— THE PROBLEM —
Copy exactly, please, the lines of the data from its start through the line containing "start, 0), out)".

— RECORDED INFORMATION —
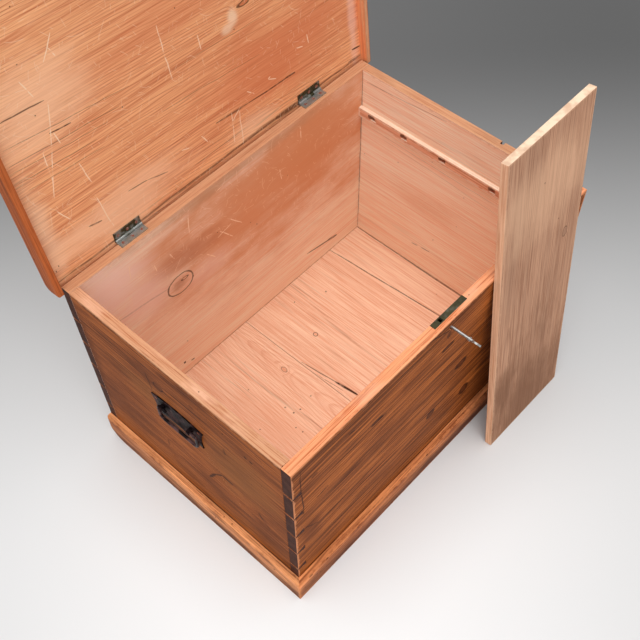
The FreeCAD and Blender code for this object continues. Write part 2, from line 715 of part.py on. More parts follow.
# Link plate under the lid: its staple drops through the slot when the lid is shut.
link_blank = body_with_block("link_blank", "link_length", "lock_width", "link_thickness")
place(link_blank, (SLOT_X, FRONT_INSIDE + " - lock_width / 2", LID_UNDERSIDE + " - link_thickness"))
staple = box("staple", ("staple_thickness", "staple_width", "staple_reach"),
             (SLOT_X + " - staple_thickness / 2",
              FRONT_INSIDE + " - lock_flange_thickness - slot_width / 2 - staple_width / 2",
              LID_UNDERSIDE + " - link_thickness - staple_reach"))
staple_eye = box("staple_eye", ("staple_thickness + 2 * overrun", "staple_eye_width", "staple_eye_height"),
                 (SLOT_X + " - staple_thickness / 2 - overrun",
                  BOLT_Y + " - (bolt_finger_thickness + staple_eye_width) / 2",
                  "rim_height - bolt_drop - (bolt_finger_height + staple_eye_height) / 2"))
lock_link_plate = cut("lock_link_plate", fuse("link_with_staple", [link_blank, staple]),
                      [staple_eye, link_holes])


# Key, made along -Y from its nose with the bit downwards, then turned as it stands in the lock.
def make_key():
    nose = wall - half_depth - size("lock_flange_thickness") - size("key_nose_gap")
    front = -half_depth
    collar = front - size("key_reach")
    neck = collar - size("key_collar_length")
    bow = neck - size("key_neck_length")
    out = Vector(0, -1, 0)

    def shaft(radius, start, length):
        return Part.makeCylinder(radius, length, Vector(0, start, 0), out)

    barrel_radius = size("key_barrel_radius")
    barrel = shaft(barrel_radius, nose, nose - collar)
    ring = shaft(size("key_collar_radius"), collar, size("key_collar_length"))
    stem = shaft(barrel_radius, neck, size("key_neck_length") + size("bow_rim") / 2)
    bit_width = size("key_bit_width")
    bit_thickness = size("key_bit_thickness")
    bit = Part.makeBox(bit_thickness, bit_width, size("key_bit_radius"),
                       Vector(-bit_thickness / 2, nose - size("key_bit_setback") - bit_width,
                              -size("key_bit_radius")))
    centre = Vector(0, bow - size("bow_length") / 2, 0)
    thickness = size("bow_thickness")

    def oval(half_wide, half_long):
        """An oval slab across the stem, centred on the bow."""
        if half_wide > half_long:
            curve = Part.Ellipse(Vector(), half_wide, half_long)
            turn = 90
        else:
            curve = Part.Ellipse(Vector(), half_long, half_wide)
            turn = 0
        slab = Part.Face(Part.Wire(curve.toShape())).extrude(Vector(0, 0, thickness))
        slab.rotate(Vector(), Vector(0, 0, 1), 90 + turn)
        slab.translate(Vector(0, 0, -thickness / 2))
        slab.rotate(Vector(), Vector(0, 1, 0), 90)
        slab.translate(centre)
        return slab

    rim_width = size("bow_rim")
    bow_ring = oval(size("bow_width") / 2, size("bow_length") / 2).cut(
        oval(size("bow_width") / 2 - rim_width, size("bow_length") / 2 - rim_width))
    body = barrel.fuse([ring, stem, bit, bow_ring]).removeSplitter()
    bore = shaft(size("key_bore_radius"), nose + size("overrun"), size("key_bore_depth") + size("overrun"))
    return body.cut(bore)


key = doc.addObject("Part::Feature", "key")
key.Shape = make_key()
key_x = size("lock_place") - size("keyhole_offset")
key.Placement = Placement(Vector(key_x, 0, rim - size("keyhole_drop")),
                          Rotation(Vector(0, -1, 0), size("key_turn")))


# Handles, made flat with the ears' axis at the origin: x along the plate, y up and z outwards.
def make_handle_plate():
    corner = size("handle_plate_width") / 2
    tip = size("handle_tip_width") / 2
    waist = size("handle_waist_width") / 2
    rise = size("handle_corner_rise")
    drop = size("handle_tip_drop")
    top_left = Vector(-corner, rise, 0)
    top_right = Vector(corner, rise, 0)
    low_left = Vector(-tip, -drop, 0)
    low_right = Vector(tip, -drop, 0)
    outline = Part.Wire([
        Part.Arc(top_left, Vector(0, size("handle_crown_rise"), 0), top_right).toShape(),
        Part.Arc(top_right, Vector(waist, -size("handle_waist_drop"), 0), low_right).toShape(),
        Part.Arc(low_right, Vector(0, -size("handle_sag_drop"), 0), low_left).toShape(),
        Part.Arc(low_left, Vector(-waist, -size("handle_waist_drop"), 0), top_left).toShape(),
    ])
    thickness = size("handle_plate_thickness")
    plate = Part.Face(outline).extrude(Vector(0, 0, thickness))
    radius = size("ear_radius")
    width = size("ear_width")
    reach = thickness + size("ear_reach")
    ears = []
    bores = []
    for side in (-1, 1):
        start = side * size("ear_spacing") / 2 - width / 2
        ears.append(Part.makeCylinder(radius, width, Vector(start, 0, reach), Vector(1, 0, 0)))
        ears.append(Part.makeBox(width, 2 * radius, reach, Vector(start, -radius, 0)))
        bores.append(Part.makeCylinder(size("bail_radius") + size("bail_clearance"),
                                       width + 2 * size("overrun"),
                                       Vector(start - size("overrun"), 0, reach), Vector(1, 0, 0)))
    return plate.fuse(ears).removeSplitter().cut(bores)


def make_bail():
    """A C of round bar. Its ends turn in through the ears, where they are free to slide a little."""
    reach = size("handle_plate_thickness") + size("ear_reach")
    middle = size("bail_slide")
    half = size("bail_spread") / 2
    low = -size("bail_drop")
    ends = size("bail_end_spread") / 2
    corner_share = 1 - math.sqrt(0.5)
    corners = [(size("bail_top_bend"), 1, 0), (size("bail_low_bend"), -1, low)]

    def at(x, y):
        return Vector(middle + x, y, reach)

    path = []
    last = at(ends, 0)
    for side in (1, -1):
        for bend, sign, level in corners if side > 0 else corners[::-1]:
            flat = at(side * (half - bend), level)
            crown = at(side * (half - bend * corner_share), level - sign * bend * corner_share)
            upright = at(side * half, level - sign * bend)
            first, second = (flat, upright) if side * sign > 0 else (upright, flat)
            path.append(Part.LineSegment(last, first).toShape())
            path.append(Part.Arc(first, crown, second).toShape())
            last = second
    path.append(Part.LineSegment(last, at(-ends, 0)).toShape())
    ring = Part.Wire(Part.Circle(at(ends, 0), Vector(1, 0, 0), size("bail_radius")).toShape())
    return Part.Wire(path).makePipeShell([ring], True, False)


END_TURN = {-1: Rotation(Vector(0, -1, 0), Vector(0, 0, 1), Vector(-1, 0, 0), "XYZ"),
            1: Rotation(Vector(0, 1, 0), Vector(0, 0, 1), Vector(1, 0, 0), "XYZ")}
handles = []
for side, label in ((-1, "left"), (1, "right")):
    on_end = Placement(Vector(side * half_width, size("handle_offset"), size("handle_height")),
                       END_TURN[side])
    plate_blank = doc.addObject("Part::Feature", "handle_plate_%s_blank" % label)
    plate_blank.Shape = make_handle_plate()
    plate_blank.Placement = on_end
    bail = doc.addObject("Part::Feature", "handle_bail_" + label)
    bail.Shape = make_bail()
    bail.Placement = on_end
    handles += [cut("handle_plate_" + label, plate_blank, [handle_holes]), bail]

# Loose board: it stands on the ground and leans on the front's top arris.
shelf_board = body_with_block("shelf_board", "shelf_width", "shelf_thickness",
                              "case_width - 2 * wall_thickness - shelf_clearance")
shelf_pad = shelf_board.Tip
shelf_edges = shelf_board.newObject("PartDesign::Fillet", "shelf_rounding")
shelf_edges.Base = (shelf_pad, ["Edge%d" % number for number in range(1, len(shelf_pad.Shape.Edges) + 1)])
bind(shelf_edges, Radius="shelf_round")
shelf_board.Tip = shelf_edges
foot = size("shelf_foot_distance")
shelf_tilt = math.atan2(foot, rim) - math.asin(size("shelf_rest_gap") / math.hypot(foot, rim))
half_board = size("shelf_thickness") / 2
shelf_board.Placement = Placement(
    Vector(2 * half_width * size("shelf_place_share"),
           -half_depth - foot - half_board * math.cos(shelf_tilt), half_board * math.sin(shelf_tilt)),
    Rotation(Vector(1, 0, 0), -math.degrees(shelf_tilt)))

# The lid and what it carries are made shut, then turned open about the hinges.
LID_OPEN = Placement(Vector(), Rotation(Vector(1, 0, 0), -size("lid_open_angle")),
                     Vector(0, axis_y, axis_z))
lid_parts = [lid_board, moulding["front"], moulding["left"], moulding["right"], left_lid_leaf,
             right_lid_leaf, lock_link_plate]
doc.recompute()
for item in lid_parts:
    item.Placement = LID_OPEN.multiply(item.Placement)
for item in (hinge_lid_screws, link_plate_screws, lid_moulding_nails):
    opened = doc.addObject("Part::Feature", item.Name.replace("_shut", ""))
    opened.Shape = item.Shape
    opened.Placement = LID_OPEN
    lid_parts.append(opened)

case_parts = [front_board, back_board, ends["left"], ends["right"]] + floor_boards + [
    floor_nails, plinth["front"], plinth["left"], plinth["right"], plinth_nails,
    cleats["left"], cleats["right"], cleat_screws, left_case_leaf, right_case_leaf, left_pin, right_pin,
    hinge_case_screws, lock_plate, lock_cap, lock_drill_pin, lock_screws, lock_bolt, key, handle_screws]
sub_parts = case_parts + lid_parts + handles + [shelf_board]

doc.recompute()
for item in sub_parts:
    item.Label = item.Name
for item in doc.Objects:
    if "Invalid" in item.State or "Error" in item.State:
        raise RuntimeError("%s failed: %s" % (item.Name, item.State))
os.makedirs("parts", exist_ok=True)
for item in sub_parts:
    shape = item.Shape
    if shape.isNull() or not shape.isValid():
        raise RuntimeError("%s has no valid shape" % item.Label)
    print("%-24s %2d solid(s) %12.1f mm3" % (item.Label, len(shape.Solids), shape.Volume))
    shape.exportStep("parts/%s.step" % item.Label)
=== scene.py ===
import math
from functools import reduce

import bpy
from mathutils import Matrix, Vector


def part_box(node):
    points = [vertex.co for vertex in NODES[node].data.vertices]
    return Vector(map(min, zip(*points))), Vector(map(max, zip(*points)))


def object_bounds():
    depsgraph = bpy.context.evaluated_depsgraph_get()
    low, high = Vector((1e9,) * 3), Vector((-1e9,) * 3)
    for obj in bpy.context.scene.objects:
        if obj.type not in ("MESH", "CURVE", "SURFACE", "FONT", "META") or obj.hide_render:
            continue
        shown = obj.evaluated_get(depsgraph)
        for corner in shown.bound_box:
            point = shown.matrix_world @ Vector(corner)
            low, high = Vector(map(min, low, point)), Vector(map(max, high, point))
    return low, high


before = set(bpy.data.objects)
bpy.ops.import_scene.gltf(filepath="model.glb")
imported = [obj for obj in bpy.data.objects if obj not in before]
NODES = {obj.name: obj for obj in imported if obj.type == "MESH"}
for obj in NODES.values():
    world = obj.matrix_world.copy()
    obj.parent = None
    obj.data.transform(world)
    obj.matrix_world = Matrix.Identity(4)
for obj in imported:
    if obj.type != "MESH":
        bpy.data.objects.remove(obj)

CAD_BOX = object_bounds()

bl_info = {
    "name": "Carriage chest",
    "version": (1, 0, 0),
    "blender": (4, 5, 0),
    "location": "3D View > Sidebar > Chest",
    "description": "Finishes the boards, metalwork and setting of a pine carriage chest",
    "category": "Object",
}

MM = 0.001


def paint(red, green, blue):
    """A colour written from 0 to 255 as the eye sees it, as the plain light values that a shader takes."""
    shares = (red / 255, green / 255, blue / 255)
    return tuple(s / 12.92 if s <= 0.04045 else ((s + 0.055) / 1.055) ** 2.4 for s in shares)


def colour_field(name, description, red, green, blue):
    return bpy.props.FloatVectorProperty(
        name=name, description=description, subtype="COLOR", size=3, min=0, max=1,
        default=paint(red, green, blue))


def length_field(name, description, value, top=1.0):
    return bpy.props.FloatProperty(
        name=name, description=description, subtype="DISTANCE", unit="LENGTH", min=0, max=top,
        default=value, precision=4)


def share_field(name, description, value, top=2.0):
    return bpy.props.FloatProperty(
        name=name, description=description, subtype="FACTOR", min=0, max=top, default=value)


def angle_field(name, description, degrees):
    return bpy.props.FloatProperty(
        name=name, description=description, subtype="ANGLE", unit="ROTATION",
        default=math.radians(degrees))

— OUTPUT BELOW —
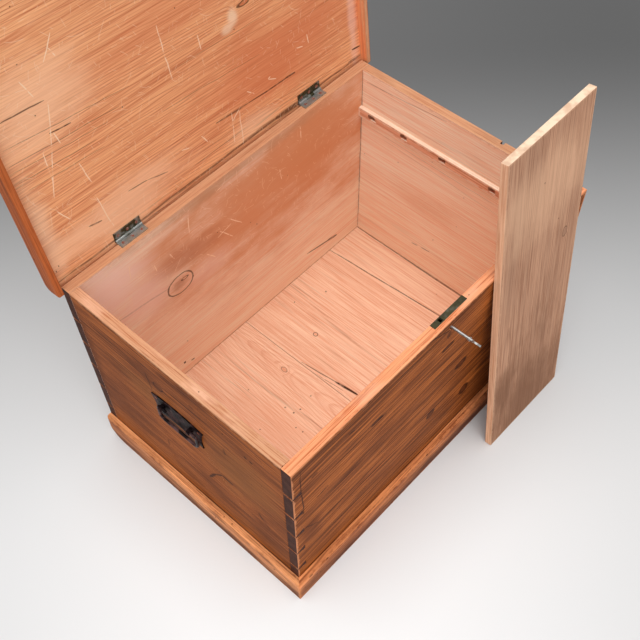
The FreeCAD and Blender code for this object continues. Write part 2, from line 715 of part.py on. More parts follow.
# Link plate under the lid: its staple drops through the slot when the lid is shut.
link_blank = body_with_block("link_blank", "link_length", "lock_width", "link_thickness")
place(link_blank, (SLOT_X, FRONT_INSIDE + " - lock_width / 2", LID_UNDERSIDE + " - link_thickness"))
staple = box("staple", ("staple_thickness", "staple_width", "staple_reach"),
             (SLOT_X + " - staple_thickness / 2",
              FRONT_INSIDE + " - lock_flange_thickness - slot_width / 2 - staple_width / 2",
              LID_UNDERSIDE + " - link_thickness - staple_reach"))
staple_eye = box("staple_eye", ("staple_thickness + 2 * overrun", "staple_eye_width", "staple_eye_height"),
                 (SLOT_X + " - staple_thickness / 2 - overrun",
                  BOLT_Y + " - (bolt_finger_thickness + staple_eye_width) / 2",
                  "rim_height - bolt_drop - (bolt_finger_height + staple_eye_height) / 2"))
lock_link_plate = cut("lock_link_plate", fuse("link_with_staple", [link_blank, staple]),
                      [staple_eye, link_holes])


# Key, made along -Y from its nose with the bit downwards, then turned as it stands in the lock.
def make_key():
    nose = wall - half_depth - size("lock_flange_thickness") - size("key_nose_gap")
    front = -half_depth
    collar = front - size("key_reach")
    neck = collar - size("key_collar_length")
    bow = neck - size("key_neck_length")
    out = Vector(0, -1, 0)

    def shaft(radius, start, length):
        return Part.makeCylinder(radius, length, Vector(0, start, 0), out)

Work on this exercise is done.